A: It’s revolutionary. Instead of testing on animals, we can now study human disease in human neural tissue. Patient-derived brain organoids replicate specific pathologies, enabling direct observation of how drugs affect living neural circuits.
In our lab, we’ve seen drugs like levodopa restore dopamine signaling in Parkinson’s organoids and anti-amyloid therapies dramatically boost synaptic function in Alzheimer’s models. This approach offers 95% predictive accuracy for clinical outcomes, which is far superior to that of animal models, and drastically accelerates the drug development process.
Q: Could patient-derived organoids make personalized medicine a reality?
A: Yes, and it’s already happening. With a simple skin or blood sample, organoids can be grown that mirror a patient’s unique neurobiology, allowing for direct testing of drugs on them. In a short period, doctors can identify which treatments will work best, eliminating guesswork and trial-and-error.
It’s precision medicine powered by your own biology.
Q: What ethical considerations arise when using living human neurons to control machines?
A: Ethics is at the core of my work. These organoids are created from adult stem cells (iPSCs) obtained under strict consent. No fetal or embryonic tissue is involved. The key questions I continually assess are whether the highest ethical standards, transparency, respect for human dignity, and regulatory oversight are maintained.
Q: How do you see biological and artificial intelligence evolving together?
A: I believe they’re on the path to convergence, not competition. Biological intelligence offers adaptability and creativity, while artificial intelligence offers scale and precision. Together, they form a biohybrid superintelligence, systems that think, learn, and evolve more efficiently than either alone.
By 2040, we could see distributed networks of bio-silicon processors. These will be living computers operating at room temperature, capable of climate modeling, medical discovery, and real-time reasoning far beyond today’s AI.
Q: How did your experiences in Nigeria shape your passion for innovation?

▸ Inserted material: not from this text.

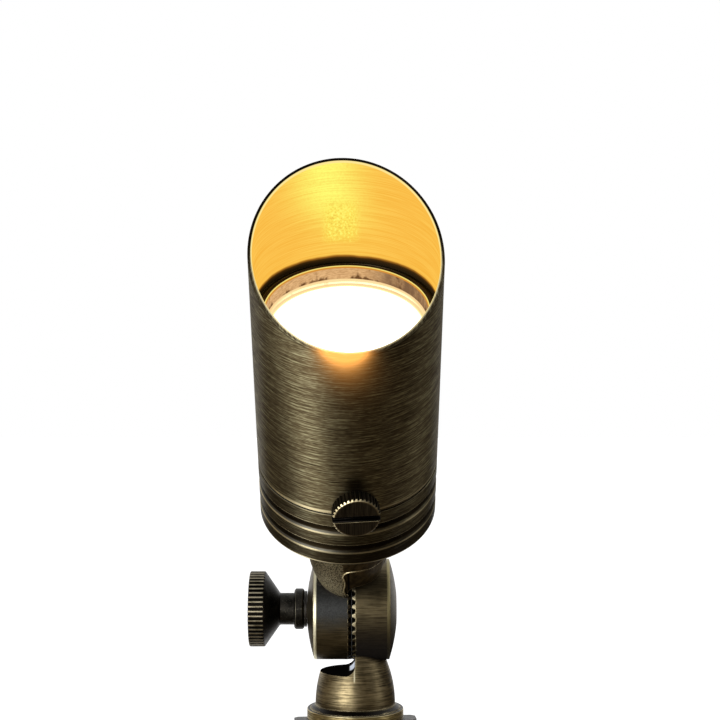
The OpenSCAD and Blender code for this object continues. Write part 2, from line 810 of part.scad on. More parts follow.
module shroud() {
    low = seam_h + seam_gap;
    color("#7d6c49") on_head() rotate([0, 0, shroud_turn]) difference() {
        translate([0, 0, low]) cylinder(r = shroud_r, h = shroud_back + 1 - seam_gap);
        translate([0, 0, low - 1]) cylinder(r = shroud_bore_r, h = far);
        translate([0, 0, seam_h + shroud_mid]) rotate([shroud_slope, 0, 0])
            translate([-far/2, -far/2, 0]) cube([far, far, far]);
        translate([0, 0, seam_h + screw_h]) rotate([90, 0, 0]) cylinder(r = screw_bore_r, h = far);
    }
}

module screw_pad() {
    color("white") on_screw() translate([0, 0, pad_r0]) cylinder(d = screw_d, h = pad_l);
}

module shroud_screw() {
    head_r = screw_head_d/2;
    color("#8d7c50") on_screw() difference() {
        union() {
            translate([0, 0, screw_tip_r]) cylinder(d = screw_d, h = screw_back_r - screw_tip_r + 1);
            translate([0, 0, screw_back_r])
                knurled(head_r, screw_head_t, screw_ridges, screw_ridge_depth, 2*edge);
        }
        translate([-far/2, -screw_slot_w/2, screw_back_r + screw_head_t - screw_slot_depth])
            cube([far, screw_slot_w, far]);
    }
}

ground_stake();
stake_bushing();
lead_grommet();
swivel_stem();
stem_ring();
stem_washer();
stem_nipple();
knuckle_seal();
knob_washer();
knuckle_knob();
knuckle_bolt();
swivel_neck();
neck_seal();
neck_nut();
lamp_housing();
housing_seals();
socket_bracket();
bracket_screws();
lamp_socket();
socket_contacts();
socket_leads();
lamp_base();
lamp_pins();
lamp_reflector();
led_board();
lamp_face();
lamp_collar();
lens_gasket();
lens();
lens_ring();
shroud();
screw_pad();
shroud_screw();
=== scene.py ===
import json
import math
import bpy
import bmesh
import numpy as np
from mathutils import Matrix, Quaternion, Vector


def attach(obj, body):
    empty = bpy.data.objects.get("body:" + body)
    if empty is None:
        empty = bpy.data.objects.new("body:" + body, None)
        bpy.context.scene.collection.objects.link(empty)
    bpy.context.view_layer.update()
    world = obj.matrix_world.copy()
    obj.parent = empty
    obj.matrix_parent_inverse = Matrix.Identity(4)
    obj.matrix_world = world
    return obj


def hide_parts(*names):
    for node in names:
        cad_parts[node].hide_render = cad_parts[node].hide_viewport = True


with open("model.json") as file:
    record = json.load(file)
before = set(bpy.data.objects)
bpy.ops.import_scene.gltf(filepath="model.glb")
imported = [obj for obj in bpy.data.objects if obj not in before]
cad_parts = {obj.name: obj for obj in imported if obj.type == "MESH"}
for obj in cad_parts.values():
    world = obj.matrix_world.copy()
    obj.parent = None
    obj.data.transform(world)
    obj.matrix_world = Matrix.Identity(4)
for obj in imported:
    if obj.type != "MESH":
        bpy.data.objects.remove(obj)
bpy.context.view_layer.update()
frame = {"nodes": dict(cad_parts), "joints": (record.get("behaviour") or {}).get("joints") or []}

mm = 0.001
joints = {joint["name"]: joint for joint in frame["joints"]}


def axesFrom(origin, up, side):
    # A place: an origin in metres and three axes, the columns of a matrix. z runs along up, x is side made square
    # to it, and y completes them.
    z = np.array(up, float) / np.linalg.norm(up)
    x = np.array(side, float) - z * np.dot(side, z)
    x = x / np.linalg.norm(x)
    return np.array(origin, float), np.column_stack([x, np.cross(z, x), z])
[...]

A: Growing up in Nigeria, the frequent, inadequate power supply that often left me studying and experimenting in the dark for extended periods provoked my passion and motivated me to explore innovative solutions in bioinspired energy systems. The limited presence of innovative research leading to groundbreaking discoveries in science and technology inspired my resolve to engage deeply in advanced, methodical research in critical fields that shape the underlying technology of our day. I also grew up in a home that valued discipline and emphasized persistence. I view failure as a learning opportunity, and it has shaped my methodical approach to experimentation in engineering, research, and development.
Q: What’s your ultimate vision for this technology?

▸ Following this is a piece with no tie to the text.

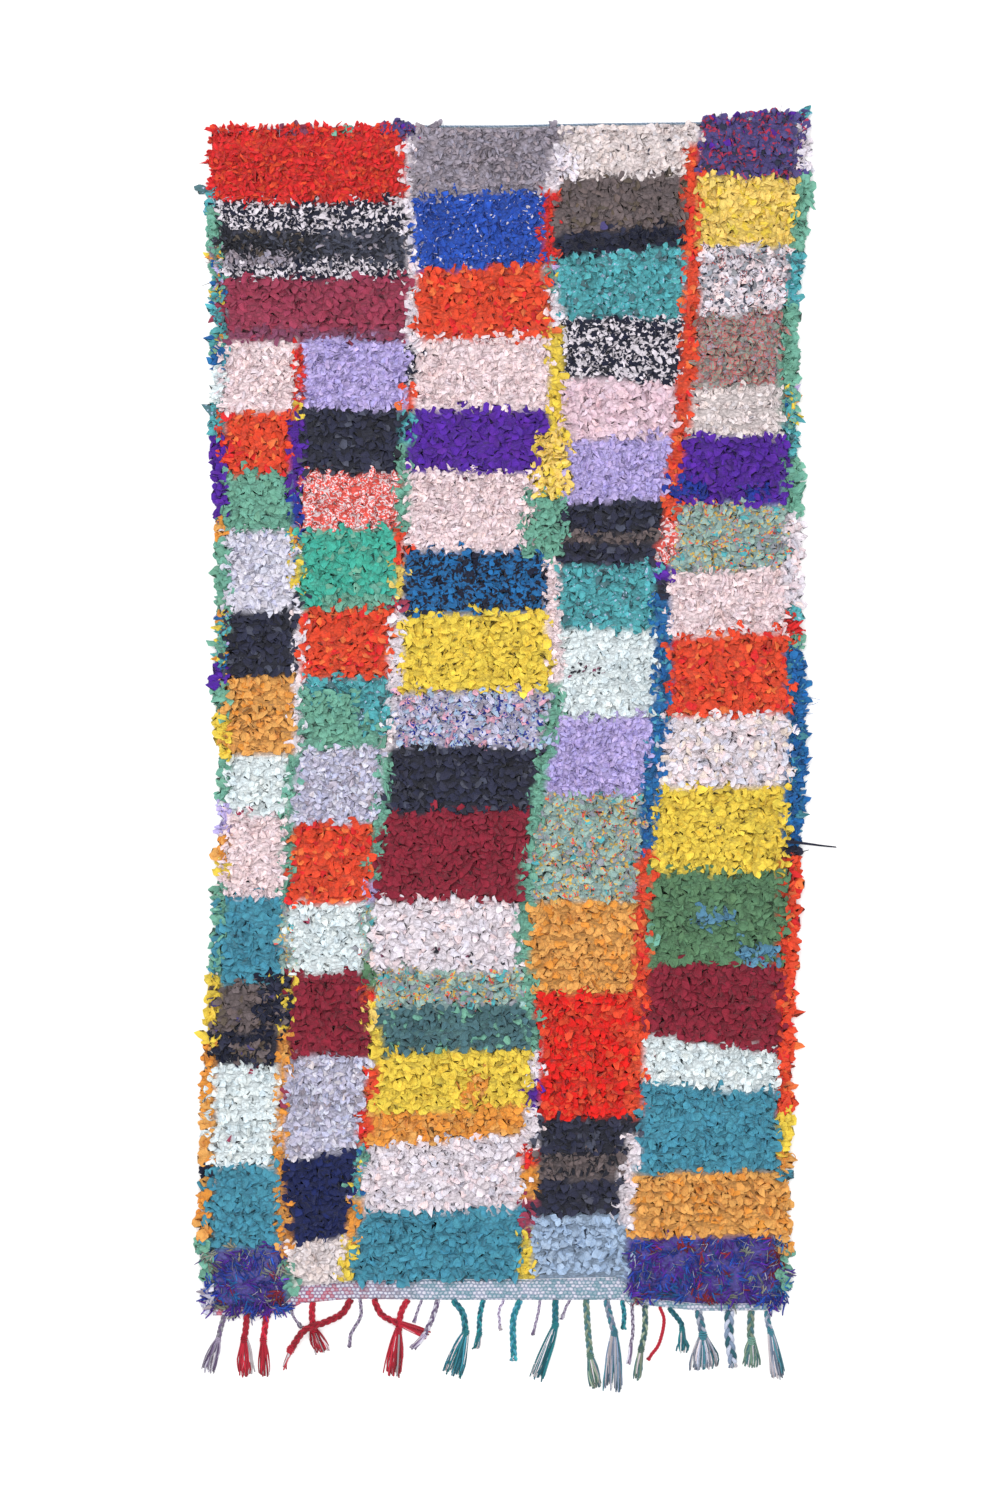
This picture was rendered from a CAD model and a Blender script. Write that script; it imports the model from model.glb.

A: My ultimate vision for this technology is to forge a revolutionary breakthrough in biocomputing, where lab-grown neural networks derived from stem cells become the cornerstone of next-generation systems that surpass traditional silicon-based architectures in efficiency, adaptability, and problem-solving prowess, unlocking solutions to humanity's grandest challenges in health and discovery. This technology will evolve into powerful tools for accelerating drug discovery, enabling rapid and precise simulations of neurological diseases to identify cures that have eluded us for decades. This will transform the landscape of medicine by predicting treatment outcomes with unprecedented accuracy and speed. Beyond that, the profound fusion of biological computation with artificial systems will catalyze breakthroughs in information processing, allowing us to tackle complex global issues through energy-efficient, self-learning platforms that mimic the brain's innate ingenuity.